Dejando a un lado las teorías explicativas y claramente elogiativas, en la puesta del Siegfried en Toronto resulta evidente lel altísimo nivel musical de la orquesta estable de la Canadian Opera Company, magistralmente guiada por el jóven y valioso Director alemán Johannes Debus, así como la cualidad de todas las voces. El tenor alemán Stefan Vinke es un Siegfried de voz clara y calibrada, a la altura de la enorme tarea que representa estar casi costantemente en escena por más de 4 horas; el bajo/barítono estadounidense Alan Held le da al Andariego/Wothan la fuerza vocal y la redondez de sonido requeridas, así como el barítono inglés Christopher Purves que interpreta a Alberich. El tenor austriaco Wolfgang Ablinger-Sperrhacke es vocalmente un buen Mime, pero no logra transmitir la gran vis cómica que el personaje tiene. Muy buenas las voces del bajo canadiense Philip Ens (Fafner), de la contralto americana Meredith Arwady (Erda), y la de la soprano canadiense Jacqueline Woodley (el Ave de la Selva).
En presencia de una tal excelencia musical, que no siempre es alcanzada en una ópera wagneriana, la puesta en escena del Siegfried es cuando menos desconcertante, sobre todo si pensamos en el cuidado que Wagner puso en dar indicaciones para la producción: él escribió personalmente los libretos de sus óperas, imaginó la composición de la orquesta y la posición de cada instrumentista, al punto de querer construir en Bayreuth un teatro expresamente concebido para el ciclo del Anillo, y describió en mucho detalle el escenario de su saga mitológica…

Un gran Siegfried en Toronto. Foto: Michael Cooper
Un gran Siegfried en Toronto. Foto: Michael Cooper

El telón se abre sobre una enorme «nube» de ramas y escorias, con entremezclados unos cuerpos humanos (¿los héroes muertos y los dioses del Valhala?), que domina el primer acto, se cierne opresivamente sobre los personajes – éstos no dejan de vagar por el escenario -, disminuye la fuerza de su presencia y distrae al espectador. Si añadimos el atuendo de todos los personajes – una especie de piyama blanco, que recuerda por un lado la uniforme de los pacientes mentales en los antiguos manicomios y por el otro la vestidura de los peones mexicanos en tiempos de la revolución – la sensación de extrañamiento es más fuerte aún. Desde un principio, el Andariego (Wanderer/Wothan) aparece intencionalmente, a pesar de su voz poderosa, sólo como un pobre anciano recargándose en un largo bastón, ya no en la mágica Lanza de la Ley.

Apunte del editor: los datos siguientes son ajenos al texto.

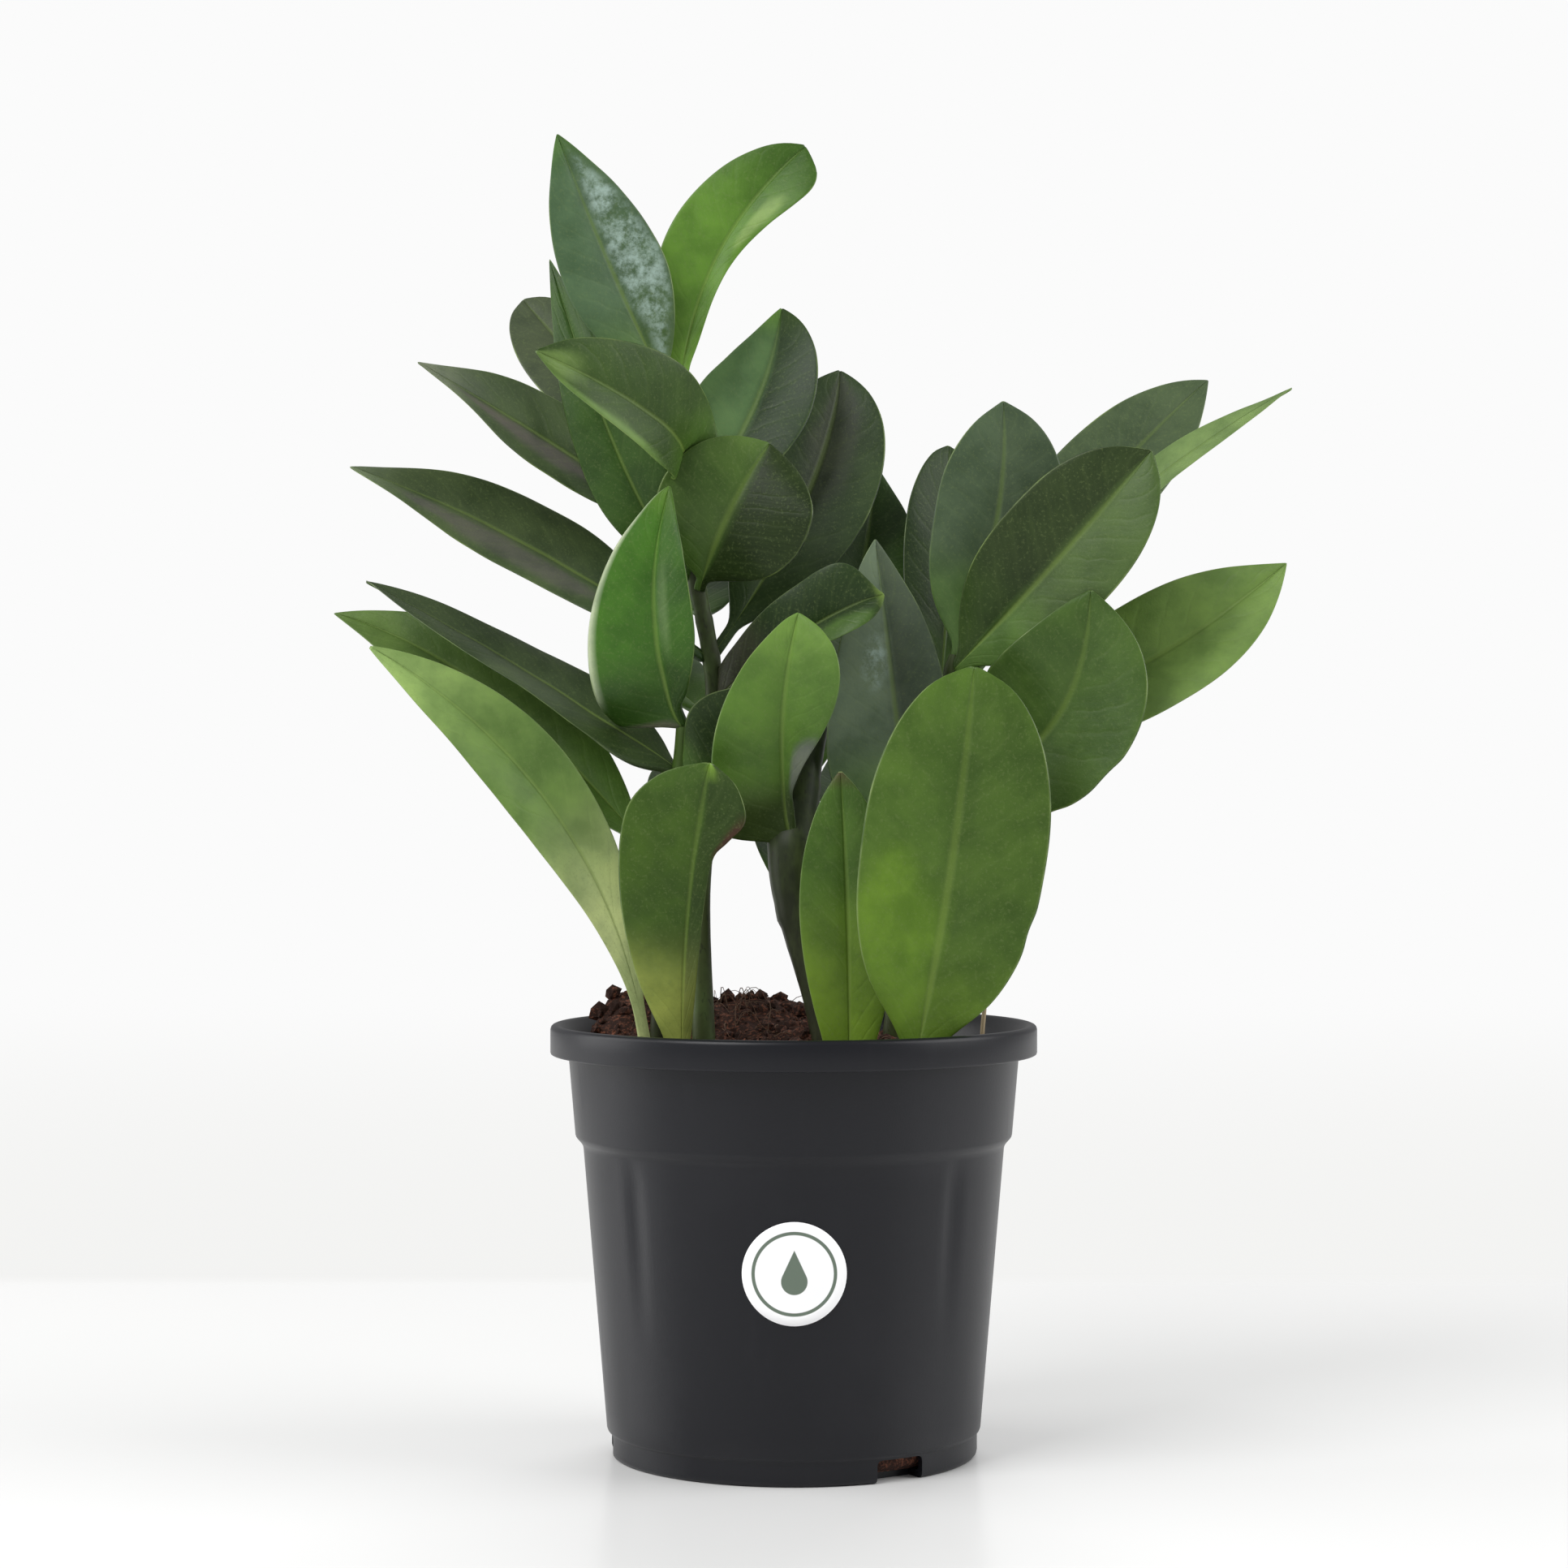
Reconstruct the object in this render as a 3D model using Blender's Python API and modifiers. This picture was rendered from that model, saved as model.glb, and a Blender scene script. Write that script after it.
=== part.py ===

El director François Girard afirma abiertamente en sus Notas considerar Siegfried como «la más abstracta de las óperas del Ring» y como obra abstracta la maneja. La escena en la cual el protagonista forja Notung, la mítica espada, pierde mucho de su encanto originario: Sigfried no golpea alegre y rítmicamente sobre un yunque los trozos de acero que está reconstruyendo, no consigue su propia arma con un intenso esfuerzo físico, sino que por todo el tiempo se limita a mover manos y brazos, como un brujo sobre el calderón de una pócima mágica, de rodillas ante un hoyo en el piso del escenario, desde el cual asoman y ondean sinuosamente manos y brazos femeninos, iluminados de rojo para representar las llamas. Y de repente Notung emerge completa de la maraña…  

En el segundo acto, la «nube» de ramas y escombros se encuentra un poco más alejada del público, hacia el fondo del escenario, aligerando así el sentido de opresión; pero en cambio el espacio delante de la cueva del dragón Fafner está lleno de cuerpos – siempre en sus blancos piyamas -: ¿a dónde se fue la selva lozana y serena, esa naturaleza que Siegfried habita e interpreta (Wagner era un seguidor de la filosofía de Rousseau y del mito del «buen salvaje»), de la cuali no debería alejarse jamás? De gran efecto teatral la representación de la lucha entre Siegfried y el dragón, con séis acróbatas – el director ha trabajado también con el «Cirque du Soleil» – que, en sus piyamas blancos, simulan hábilmente el perfil frontal y las fauces abiertas del dragón. Banal, en cambio, la representación del pajarillo como una especie de ángel de la guarda…

En el tercer acto, por fin desaparecida la «nuvola» de ramas secas y escombros, resulta más aceptable la representación de la roca de Brunhilde con la masa circular de blancos cuerpos acostados que sucesivamente se enderezan formando un círculo, se iluminan de rojo y terminan dando vueltas vorticosamente sobre sí mismos: las llamas. Cuando Siegfried penetra al interior del círculo, los cuerpos blancos se retiran lentamente hacia el fondo del escenario. Claramente estudiado el contraste entre los blancos piyamas y el rico vestido victoriano de Brunhilde: ¿un vestido de finales del siglo 19º, tul y encajes negros para la valquiria Brunhilde? ¿Quiere Levine indicar con ello la transición desde semidiosa guerrera a simple mujer? Musicalmente, sin embargo, Brunhilde no decepciona: la voz de la óptima soprano estadounidense Christine Goerke es fuerte, llena y dramática.